- DATA ROWS:
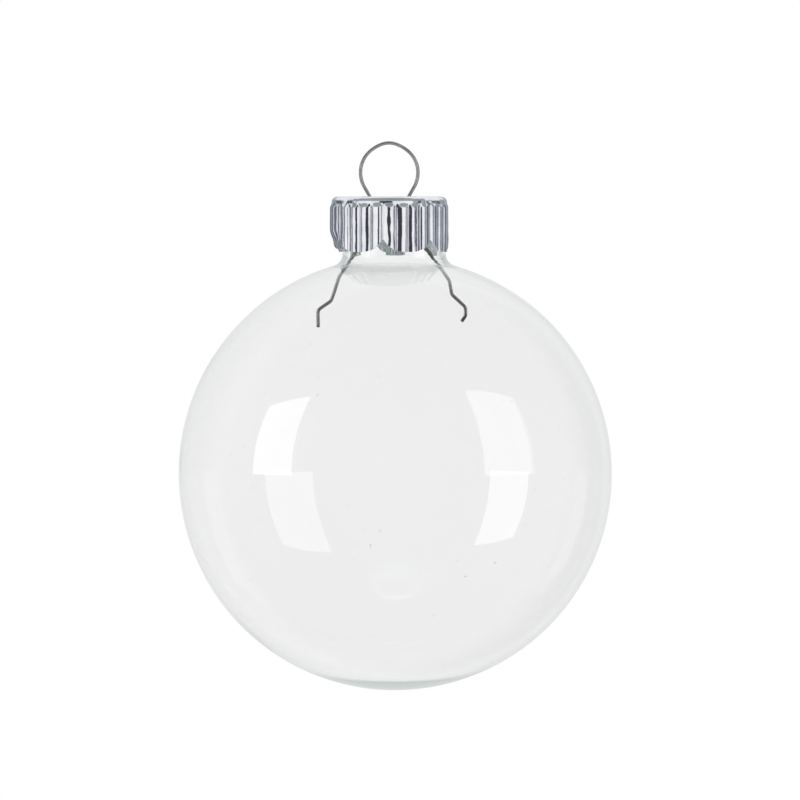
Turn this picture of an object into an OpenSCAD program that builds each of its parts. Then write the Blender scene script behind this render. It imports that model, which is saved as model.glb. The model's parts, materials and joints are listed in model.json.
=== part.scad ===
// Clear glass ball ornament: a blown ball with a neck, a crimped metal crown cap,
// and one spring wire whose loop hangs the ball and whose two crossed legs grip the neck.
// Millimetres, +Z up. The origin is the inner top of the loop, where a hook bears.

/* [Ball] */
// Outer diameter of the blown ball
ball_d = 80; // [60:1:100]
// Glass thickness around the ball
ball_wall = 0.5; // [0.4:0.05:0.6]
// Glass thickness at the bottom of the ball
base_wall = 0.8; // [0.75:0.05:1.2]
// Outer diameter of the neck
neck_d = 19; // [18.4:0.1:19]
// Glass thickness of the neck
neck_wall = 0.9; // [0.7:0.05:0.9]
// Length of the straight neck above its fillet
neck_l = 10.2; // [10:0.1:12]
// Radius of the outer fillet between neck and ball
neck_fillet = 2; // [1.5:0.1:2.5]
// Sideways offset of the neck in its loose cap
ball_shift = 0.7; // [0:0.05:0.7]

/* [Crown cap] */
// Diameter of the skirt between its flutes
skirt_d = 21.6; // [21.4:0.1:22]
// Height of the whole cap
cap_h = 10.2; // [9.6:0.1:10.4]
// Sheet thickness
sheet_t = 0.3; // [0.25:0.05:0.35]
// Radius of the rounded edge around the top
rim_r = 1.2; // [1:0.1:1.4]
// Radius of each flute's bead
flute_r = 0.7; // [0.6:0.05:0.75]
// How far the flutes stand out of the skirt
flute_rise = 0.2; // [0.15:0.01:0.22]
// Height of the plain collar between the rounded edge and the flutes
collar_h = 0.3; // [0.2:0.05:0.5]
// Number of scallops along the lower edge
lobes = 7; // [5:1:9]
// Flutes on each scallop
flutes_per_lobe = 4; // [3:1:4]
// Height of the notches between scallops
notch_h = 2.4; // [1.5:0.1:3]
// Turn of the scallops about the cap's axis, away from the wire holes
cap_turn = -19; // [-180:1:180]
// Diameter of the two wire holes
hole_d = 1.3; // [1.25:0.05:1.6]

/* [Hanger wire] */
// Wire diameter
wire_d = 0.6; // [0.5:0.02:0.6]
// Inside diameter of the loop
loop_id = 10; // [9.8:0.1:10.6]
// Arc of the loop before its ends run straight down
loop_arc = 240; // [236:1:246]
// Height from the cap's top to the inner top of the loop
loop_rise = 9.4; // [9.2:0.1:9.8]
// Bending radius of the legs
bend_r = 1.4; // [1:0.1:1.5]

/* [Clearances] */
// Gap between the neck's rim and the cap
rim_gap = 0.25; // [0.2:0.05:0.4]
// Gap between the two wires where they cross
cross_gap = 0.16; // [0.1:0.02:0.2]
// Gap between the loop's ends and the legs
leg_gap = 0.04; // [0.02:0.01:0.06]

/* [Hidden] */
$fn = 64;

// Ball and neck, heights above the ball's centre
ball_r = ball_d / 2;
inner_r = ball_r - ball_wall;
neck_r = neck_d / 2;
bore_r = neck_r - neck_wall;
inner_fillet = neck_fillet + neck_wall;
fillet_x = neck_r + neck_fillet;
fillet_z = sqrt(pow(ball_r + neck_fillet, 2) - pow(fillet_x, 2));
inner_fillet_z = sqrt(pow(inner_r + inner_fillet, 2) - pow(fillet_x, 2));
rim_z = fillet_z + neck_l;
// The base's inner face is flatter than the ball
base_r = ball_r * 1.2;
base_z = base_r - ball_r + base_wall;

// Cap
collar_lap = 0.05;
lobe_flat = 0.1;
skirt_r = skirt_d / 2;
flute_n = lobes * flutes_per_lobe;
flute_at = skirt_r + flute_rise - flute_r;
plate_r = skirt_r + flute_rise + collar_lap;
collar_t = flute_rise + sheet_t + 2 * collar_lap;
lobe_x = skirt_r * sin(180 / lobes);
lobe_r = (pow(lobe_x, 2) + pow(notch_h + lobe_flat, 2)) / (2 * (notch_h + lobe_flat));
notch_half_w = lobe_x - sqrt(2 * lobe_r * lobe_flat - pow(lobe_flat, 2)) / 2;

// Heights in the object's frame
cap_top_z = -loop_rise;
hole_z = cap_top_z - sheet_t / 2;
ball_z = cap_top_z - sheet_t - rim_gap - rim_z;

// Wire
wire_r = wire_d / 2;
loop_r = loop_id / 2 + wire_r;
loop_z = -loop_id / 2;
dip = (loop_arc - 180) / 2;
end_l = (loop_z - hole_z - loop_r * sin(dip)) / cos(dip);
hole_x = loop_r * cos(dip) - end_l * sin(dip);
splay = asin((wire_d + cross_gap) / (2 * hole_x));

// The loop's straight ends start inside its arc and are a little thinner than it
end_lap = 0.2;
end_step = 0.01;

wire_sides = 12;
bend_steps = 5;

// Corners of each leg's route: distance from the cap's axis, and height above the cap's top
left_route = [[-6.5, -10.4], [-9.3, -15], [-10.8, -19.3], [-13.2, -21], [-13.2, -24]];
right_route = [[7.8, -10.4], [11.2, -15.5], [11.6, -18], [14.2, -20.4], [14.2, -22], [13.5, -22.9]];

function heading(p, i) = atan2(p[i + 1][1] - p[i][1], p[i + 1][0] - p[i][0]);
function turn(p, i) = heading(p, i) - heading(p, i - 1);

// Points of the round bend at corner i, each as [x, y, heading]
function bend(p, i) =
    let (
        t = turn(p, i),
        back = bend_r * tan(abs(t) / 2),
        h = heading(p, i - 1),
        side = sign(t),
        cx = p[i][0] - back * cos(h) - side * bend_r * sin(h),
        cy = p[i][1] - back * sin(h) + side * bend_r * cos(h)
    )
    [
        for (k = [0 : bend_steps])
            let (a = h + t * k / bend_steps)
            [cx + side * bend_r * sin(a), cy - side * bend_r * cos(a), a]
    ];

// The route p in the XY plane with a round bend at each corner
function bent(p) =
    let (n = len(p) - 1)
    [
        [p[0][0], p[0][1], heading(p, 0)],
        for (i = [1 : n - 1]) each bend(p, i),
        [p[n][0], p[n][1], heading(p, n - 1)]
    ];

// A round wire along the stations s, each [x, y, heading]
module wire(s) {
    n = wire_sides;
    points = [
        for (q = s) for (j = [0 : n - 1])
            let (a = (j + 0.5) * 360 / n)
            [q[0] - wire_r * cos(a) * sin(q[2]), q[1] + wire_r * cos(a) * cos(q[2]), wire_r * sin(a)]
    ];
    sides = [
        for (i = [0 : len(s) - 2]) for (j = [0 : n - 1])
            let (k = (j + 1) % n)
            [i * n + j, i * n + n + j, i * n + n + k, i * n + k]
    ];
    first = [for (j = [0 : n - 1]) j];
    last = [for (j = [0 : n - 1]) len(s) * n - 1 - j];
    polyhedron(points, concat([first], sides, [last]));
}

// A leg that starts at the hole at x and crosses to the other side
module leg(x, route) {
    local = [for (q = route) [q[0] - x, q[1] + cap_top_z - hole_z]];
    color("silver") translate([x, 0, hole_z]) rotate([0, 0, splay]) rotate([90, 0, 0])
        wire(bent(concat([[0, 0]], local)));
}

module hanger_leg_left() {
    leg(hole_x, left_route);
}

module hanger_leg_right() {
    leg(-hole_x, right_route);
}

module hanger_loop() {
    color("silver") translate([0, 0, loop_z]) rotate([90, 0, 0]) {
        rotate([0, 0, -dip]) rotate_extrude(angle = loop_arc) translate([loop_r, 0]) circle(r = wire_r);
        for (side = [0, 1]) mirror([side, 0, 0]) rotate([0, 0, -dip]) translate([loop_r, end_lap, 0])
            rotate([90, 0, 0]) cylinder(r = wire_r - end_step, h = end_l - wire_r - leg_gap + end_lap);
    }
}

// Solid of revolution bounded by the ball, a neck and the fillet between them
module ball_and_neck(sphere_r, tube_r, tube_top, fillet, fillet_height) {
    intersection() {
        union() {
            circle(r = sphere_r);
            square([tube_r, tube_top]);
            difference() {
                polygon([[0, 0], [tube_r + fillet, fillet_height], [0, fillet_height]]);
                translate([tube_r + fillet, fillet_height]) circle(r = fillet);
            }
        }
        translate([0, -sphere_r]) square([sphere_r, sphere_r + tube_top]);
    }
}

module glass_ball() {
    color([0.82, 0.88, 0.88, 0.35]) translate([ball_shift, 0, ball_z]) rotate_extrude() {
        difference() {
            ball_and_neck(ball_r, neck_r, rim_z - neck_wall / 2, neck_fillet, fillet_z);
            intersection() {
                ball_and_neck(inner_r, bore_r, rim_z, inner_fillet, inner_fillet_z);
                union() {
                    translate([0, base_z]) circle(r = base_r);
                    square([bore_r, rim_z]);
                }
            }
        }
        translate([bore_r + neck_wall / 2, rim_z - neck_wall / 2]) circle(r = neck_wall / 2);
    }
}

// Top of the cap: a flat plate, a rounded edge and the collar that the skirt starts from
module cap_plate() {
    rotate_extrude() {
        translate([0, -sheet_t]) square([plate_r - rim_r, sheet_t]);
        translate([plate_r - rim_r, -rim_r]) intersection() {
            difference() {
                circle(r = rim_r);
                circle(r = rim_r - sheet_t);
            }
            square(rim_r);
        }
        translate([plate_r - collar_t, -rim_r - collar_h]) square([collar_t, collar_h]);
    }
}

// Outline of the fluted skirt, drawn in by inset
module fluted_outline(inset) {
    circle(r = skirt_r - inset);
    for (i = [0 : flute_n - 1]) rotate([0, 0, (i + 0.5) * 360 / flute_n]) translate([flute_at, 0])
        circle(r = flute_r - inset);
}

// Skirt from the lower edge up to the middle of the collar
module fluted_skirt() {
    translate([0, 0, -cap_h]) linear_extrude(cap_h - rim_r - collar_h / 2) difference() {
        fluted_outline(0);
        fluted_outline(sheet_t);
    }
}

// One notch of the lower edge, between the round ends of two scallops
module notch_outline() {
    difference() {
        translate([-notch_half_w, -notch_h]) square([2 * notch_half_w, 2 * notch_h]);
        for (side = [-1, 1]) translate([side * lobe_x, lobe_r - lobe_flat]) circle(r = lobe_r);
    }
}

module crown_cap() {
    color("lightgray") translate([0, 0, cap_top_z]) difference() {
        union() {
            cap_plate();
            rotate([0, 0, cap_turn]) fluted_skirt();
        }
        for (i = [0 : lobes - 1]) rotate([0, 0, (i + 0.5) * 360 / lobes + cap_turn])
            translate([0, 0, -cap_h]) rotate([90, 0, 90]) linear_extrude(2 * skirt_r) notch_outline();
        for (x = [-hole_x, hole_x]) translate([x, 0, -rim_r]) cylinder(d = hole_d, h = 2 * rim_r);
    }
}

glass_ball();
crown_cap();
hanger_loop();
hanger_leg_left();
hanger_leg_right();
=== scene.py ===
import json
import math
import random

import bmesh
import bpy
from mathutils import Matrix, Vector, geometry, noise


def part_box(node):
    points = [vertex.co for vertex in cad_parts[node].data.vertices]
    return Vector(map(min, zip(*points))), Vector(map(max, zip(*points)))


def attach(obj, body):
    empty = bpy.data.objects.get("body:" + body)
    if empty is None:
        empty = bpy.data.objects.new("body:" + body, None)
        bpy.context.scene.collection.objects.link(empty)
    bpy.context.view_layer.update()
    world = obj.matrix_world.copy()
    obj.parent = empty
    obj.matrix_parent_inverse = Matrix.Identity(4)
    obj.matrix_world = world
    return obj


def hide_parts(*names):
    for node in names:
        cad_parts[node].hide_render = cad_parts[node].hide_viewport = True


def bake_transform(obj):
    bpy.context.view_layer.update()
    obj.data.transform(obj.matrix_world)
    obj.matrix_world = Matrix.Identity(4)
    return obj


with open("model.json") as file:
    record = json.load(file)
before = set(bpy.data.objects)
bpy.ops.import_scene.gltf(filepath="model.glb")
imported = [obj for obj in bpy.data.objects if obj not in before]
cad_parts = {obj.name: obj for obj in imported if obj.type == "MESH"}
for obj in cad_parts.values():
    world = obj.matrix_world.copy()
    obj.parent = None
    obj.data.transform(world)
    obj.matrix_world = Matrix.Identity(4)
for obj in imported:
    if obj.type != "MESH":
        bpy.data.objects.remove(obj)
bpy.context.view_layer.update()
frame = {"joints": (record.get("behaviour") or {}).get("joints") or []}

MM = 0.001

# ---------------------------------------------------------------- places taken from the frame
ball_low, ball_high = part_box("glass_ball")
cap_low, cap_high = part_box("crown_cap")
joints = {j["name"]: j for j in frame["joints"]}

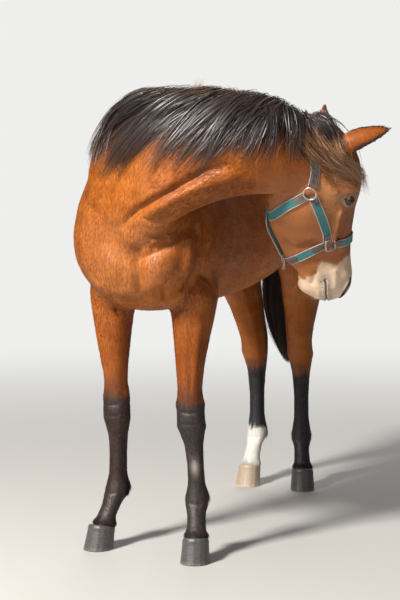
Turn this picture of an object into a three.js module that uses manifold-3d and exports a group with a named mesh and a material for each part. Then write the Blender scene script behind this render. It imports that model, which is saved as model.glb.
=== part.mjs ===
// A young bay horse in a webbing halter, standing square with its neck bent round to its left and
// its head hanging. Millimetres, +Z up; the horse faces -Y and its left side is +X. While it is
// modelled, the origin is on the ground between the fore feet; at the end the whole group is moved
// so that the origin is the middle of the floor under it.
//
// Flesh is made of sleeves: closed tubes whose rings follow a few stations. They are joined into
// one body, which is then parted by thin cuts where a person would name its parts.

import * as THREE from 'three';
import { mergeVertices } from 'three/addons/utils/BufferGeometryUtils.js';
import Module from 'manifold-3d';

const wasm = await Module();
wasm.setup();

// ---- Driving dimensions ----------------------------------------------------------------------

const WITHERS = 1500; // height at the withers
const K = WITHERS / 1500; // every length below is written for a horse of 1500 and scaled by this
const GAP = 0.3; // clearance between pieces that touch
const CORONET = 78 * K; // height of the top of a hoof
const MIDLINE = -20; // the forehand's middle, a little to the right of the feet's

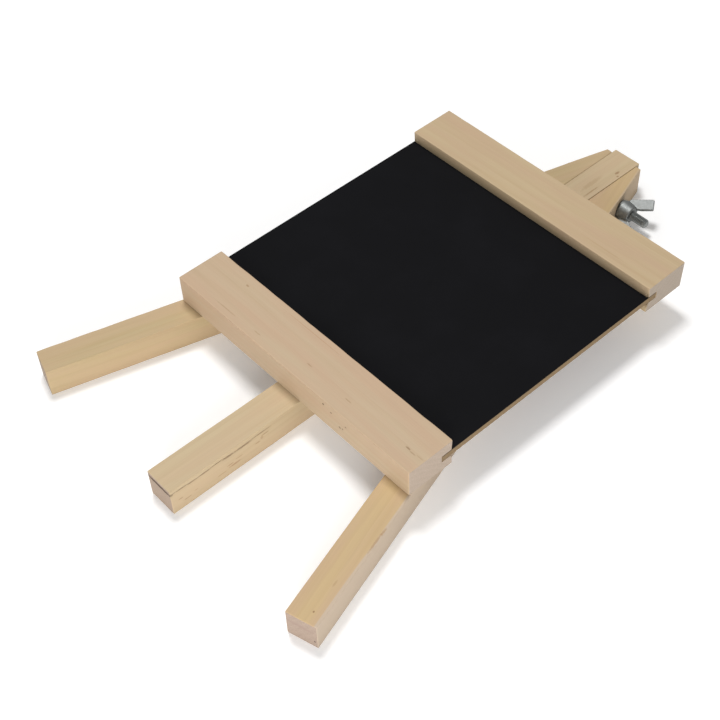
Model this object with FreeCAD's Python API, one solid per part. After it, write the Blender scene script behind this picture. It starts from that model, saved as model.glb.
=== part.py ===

- EXERCISE TASK: Among the lines above, determine how many hold the word "starts"; report the figure alone.

- SOLUTION TO THE EXERCISE: 3